You probably already know how important it is to maintain an updated financial analyst resume. If you’ve already put yours into retirement, the time has come to get it out and get it down to its fighting weight.
Although there is no consensus on the perfect resume length, the following questions will coach you through the challenge of creating a financial analyst resume that's just the right length to catch a potential employer’s eye. (Cue “Eye of the Tiger,” and continue reading.)
1. Is my resume longer than one page?
While two-page resumes have become more acceptable in recent years, many executives still prefer a one-page format. Multiple-page financial analyst resumes should be limited to those with extensive — and highly relevant — work experience. Have less experience? Don’t make the mistake of trying to fill two complete pages. Hiring managers can spot unnecessary content and won’t be impressed by wasted words.

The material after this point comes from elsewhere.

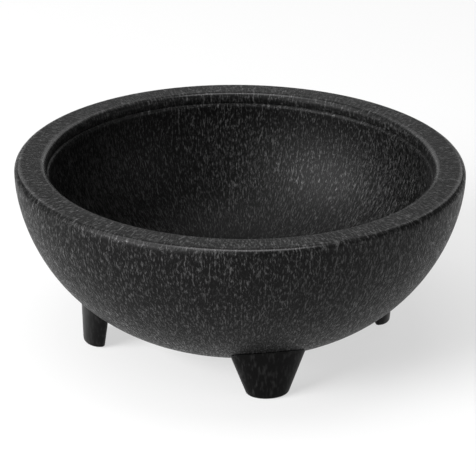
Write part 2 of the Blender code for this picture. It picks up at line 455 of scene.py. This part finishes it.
def flow_place(tree, ring_radius, width, length):
    """Where a point lies in the grain, in fibre widths round a ring and fibre lengths down the flow."""
    way = add(tree, "ShaderNodeVectorMath", {0: out_from_axis(tree)}, operation="NORMALIZE")
    ring = add(tree, "ShaderNodeVectorMath", {0: way.outputs[0], "Scale": ring_radius / width},
               operation="SCALE")
    run = add(tree, "ShaderNodeAttribute", attribute_name="grain_run").outputs["Fac"]
    along = add(tree, "ShaderNodeMath", {0: run, 1: 1 / length}, operation="MULTIPLY")
    rise = add(tree, "ShaderNodeCombineXYZ", {"Z": along.outputs[0]})
    both = add(tree, "ShaderNodeVectorMath", {0: ring.outputs[0], 1: rise.outputs[0]}, operation="ADD")
    return both.outputs[0]


def fibres(tree, ring_radius, width, length, sway):
    """A streaky value between 0 and 1, whose streaks sway from side to side."""
    grain = flow_place(tree, ring_radius, width, length)
    wander = add(tree, "ShaderNodeTexNoise", {"Vector": grain, "Scale": SWAY_SCALE, "Detail": 1.0})
    centred = add(tree, "ShaderNodeVectorMath", {0: wander.outputs["Color"], 1: (0.5, 0.5, 0.5)},
                  operation="SUBTRACT")
    moved = add(tree, "ShaderNodeVectorMath", {0: centred.outputs[0], 1: (sway, sway, 0), 2: grain},
                operation="MULTIPLY_ADD")
    return add(tree, "ShaderNodeTexNoise", {"Vector": moved.outputs[0], "Scale": 1.0, "Detail": 3.0,
                                            "Roughness": 0.7}).outputs["Fac"]


def even_fibres(tree, width, length, sway):
    """Fibres that stay about as wide near the axis as at the rim, because the small rings hold fewer."""
    away = add(tree, "ShaderNodeVectorMath", {0: out_from_axis(tree)}, operation="LENGTH")
    distance = away.outputs["Value"]
    value = fibres(tree, RIM_RADIUS, width, length, sway)
    for share in FEWER_FIBRES:
        ring = RIM_RADIUS * share
        fewer = fibres(tree, ring, width, length, sway)
        within = add(tree, "ShaderNodeMapRange", {"Value": distance, "From Min": ring * FEWER_FADE,
                                                  "From Max": ring})
        value = add(tree, "ShaderNodeMix", {"Factor": within.outputs["Result"], "A": value,
                                            "B": fewer}).outputs["Result"]
    return value


def heathered_plastic():
    """Black polypropylene with pale fibres mixed in, injection moulded. The flow draws the fibres out, so
    the eye sees fine pale flecks, glossier than the dull body, that run up the wall and across the rim.
    Handling has rubbed the rim's edges to a thin shine."""
    finish, tree, shader = new_finish("heathered_black_polypropylene")
    short = even_fibres(tree, FLECK_WIDTH, FLECK_LENGTH, FLECK_SWAY)
    long = even_fibres(tree, STREAK_WIDTH, STREAK_LENGTH, STREAK_SWAY)
    both = add(tree, "ShaderNodeMix", {"Factor": STREAK_SHARE, "A": short, "B": long}).outputs["Result"]
    flecks = add(tree, "ShaderNodeMapRange", {"Value": both, "From Min": FIBRE_START, "From Max": FIBRE_FULL},
                 interpolation_type="SMOOTHSTEP").outputs["Result"]
    bright = add(tree, "ShaderNodeMath", {0: flecks, 1: FIBRE_FALLOFF}, operation="POWER").outputs[0]
    colour = add(tree, "ShaderNodeMix", {"Factor": bright, "A": linear(BODY_COLOUR),
                                         "B": linear(FIBRE_COLOUR)}, data_type="RGBA")
    rough = add(tree, "ShaderNodeMapRange", {"Value": flecks, "To Min": BODY_ROUGHNESS,
                                             "To Max": FIBRE_ROUGHNESS})
    bump = add(tree, "ShaderNodeBump", {"Height": flecks, "Strength": FIBRE_RISE_STRENGTH,
                                        "Distance": FIBRE_RISE})
    tree.links.new(colour.outputs["Result"], shader.inputs["Base Color"])
    tree.links.new(rough.outputs["Result"], shader.inputs["Roughness"])
    tree.links.new(bump.outputs["Normal"], shader.inputs["Normal"])
    rub = add(tree, "ShaderNodeAttribute", attribute_name="edge_rub").outputs["Fac"]
    coat = add(tree, "ShaderNodeMath", {0: rub, 1: RUB_WEIGHT}, operation="MULTIPLY")
    tree.links.new(coat.outputs[0], shader.inputs["Coat Weight"])
    shader.inputs["Coat Roughness"].default_value = RUB_ROUGHNESS
    shader.inputs["IOR"].default_value = PLASTIC_IOR
    shader.inputs["Specular IOR Level"].default_value = HEATHERED_GLOSS
    return finish


def smooth_plastic():
    """The same polypropylene, injection moulded against smoother steel. The fibres stay under the skin, so
    the eye sees a darker, smoother black with hardly a fleck."""
    finish, tree, shader = new_finish("smooth_black_polypropylene")
    point = add(tree, "ShaderNodeTexCoord").outputs["Object"]
    drawn_out = add(tree, "ShaderNodeMapping", {"Vector": point, "Scale": SPECK_STRETCH})
    specks = add(tree, "ShaderNodeTexNoise", {"Vector": drawn_out.outputs[0], "Scale": 1 / SPECK_SIZE,
                                              "Detail": 2.0})
    few = add(tree, "ShaderNodeMapRange", {"Value": specks.outputs["Fac"], "From Min": SPECK_START,
                                           "From Max": SPECK_FULL, "To Max": SPECK_WEIGHT})
    colour = add(tree, "ShaderNodeMix", {"Factor": few.outputs["Result"], "A": linear(SKIN_COLOUR),
                                         "B": linear(SPECK_COLOUR)}, data_type="RGBA")
    skin = add(tree, "ShaderNodeTexNoise", {"Vector": point, "Scale": 1 / SKIN_SIZE, "Detail": 2.0})
    rough = add(tree, "ShaderNodeMapRange", {"Value": skin.outputs["Fac"], "To Min": SKIN_ROUGHNESS[0],
                                             "To Max": SKIN_ROUGHNESS[1]})
    bump = add(tree, "ShaderNodeBump", {"Height": skin.outputs["Fac"], "Strength": SKIN_RISE_STRENGTH,
                                        "Distance": SKIN_RISE})
    tree.links.new(colour.outputs["Result"], shader.inputs["Base Color"])
    tree.links.new(rough.outputs["Result"], shader.inputs["Roughness"])
    tree.links.new(bump.outputs["Normal"], shader.inputs["Normal"])
    shader.inputs["IOR"].default_value = PLASTIC_IOR
    shader.inputs["Specular IOR Level"].default_value = SMOOTH_GLOSS
    return finish


def light_table():
    """White acrylic, cast matt and lit faintly from below. The eye sees an even, dull, pale ground that takes
    only a thin shadow."""
    finish, _, shader = new_finish("white_acrylic_light_table")
    shader.inputs["Base Color"].default_value = linear(TABLE_COLOUR)
    shader.inputs["Roughness"].default_value = 1.0
    shader.inputs["Specular IOR Level"].default_value = 0.0
    shader.inputs["Emission Color"].default_value = (1, 1, 1, 1)
    shader.inputs["Emission Strength"].default_value = TABLE_GLOW
    return finish


# ---------------------------------------------------------------- studio

def make_floor():
    bpy.ops.object.select_all(action="DESELECT")
    bpy.ops.mesh.primitive_circle_add(vertices=FLOOR_SIDES, radius=FLOOR_RADIUS, fill_type="NGON",
                                      location=(0, 0, -FLOOR_DROP))
    floor = bpy.context.object
    floor.name = "studio_floor"
    floor.data.materials.append(light_table())


def soft_light(name, azimuth, elevation, width, height, radiance):
    """A softbox that faces the bowl, at an angle round from the front and an angle up."""
    turn, rise = radians(azimuth), radians(elevation)
    away = Vector((sin(turn) * cos(rise), -cos(turn) * cos(rise), sin(rise)))
    lamp = bpy.data.lights.new(name, "AREA")
    lamp.shape = "RECTANGLE"
    lamp.size = width
    lamp.size_y = height
    lamp.energy = radiance * pi * width * height
    holder = bpy.data.objects.new(name, lamp)
    holder.location = away * LIGHT_DISTANCE
    holder.rotation_euler = away.to_track_quat("Z", "Y").to_euler()
    holder.visible_camera = False
    bpy.context.scene.collection.objects.link(holder)


def make_lights():
    world = bpy.data.worlds.new("studio")
    world.use_nodes = True
    world.node_tree.nodes["Background"].inputs["Color"].default_value = (0, 0, 0, 1)
    bpy.context.scene.world = world
    for name, settings in SOFTBOXES.items():
        soft_light(name, *settings)


def make_camera():
    away = Vector((sin(CAMERA_AZIMUTH) * cos(CAMERA_ELEVATION), -cos(CAMERA_AZIMUTH) * cos(CAMERA_ELEVATION),
                   sin(CAMERA_ELEVATION)))
    lens = bpy.data.cameras.new("camera")
    lens.lens = CAMERA_LENS
    camera = bpy.data.objects.new("camera", lens)
    camera.location = Vector((0, 0, RIM_TOP)) + away * CAMERA_DISTANCE
    aim = Vector((cos(CAMERA_AZIMUTH), sin(CAMERA_AZIMUTH), 0)) * CAMERA_AIM_SIDE
    aim.z = CAMERA_AIM_HEIGHT
    looking = (aim - camera.location).to_track_quat("-Z", "Y").to_matrix().to_4x4()
    camera.rotation_euler = (looking @ Matrix.Rotation(CAMERA_ROLL, 4, "Z")).to_euler()
    bpy.context.scene.collection.objects.link(camera)
    bpy.context.scene.camera = camera


# ---------------------------------------------------------------- assembly

def place(piece, node, finish):
    piece.data.materials.clear()
    piece.data.materials.append(finish)
    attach(piece, "root")
    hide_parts(node)


def make_object():
    place(make_bowl(), "bowl", heathered_plastic())
    smooth = smooth_plastic()
    pattern = make_leg()
    soften(pattern)
    for name, direction in LEG_DIRECTIONS.items():
        leg = bpy.data.objects.new(f"molcajete_{name}", pattern.data.copy())
        bpy.context.scene.collection.objects.link(leg)
        turn_to(leg, direction)
        place(leg, name, smooth)
    bpy.data.objects.remove(pattern, do_unlink=True)


def main():
    bpy.context.scene.view_settings.view_transform = "Standard"
    make_floor()
    make_lights()
    make_camera()
    make_object()


main()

2. Did I choose the best format?
If your resume is longer than one page and you need to shorten it, start by taking a look at your format. There are various formatting options, but many executives prefer reverse chronology to a functional format. The key is to make sure prospective employers can see a clear track record of your accomplishments.
3. Have I highlighted achievements vs. responsibilities?
When itemizing your employment history, it can be easy to fall into the trap of listing your job duties instead of what you accomplished in each position. Rather than searching the thesaurus for new ways to say “responsible for” or “managed,” make a concrete list of goals you met, improvements you made and complex tasks you executed. Doing so will give hiring managers a strong impression of how well you handle job demands.
4. Is all of the information relevant?
It cannot be said too many times: Your resume is NOT your Facebook profile. The fact that you play paintball or paint watercolors has no place in a financial analyst resume. Scan your resume quickly (in less than a minute), the same way an employer would. Then trim any extraneous information or redundant language. Keep your message concise and on topic, and you’re more likely to land an interview.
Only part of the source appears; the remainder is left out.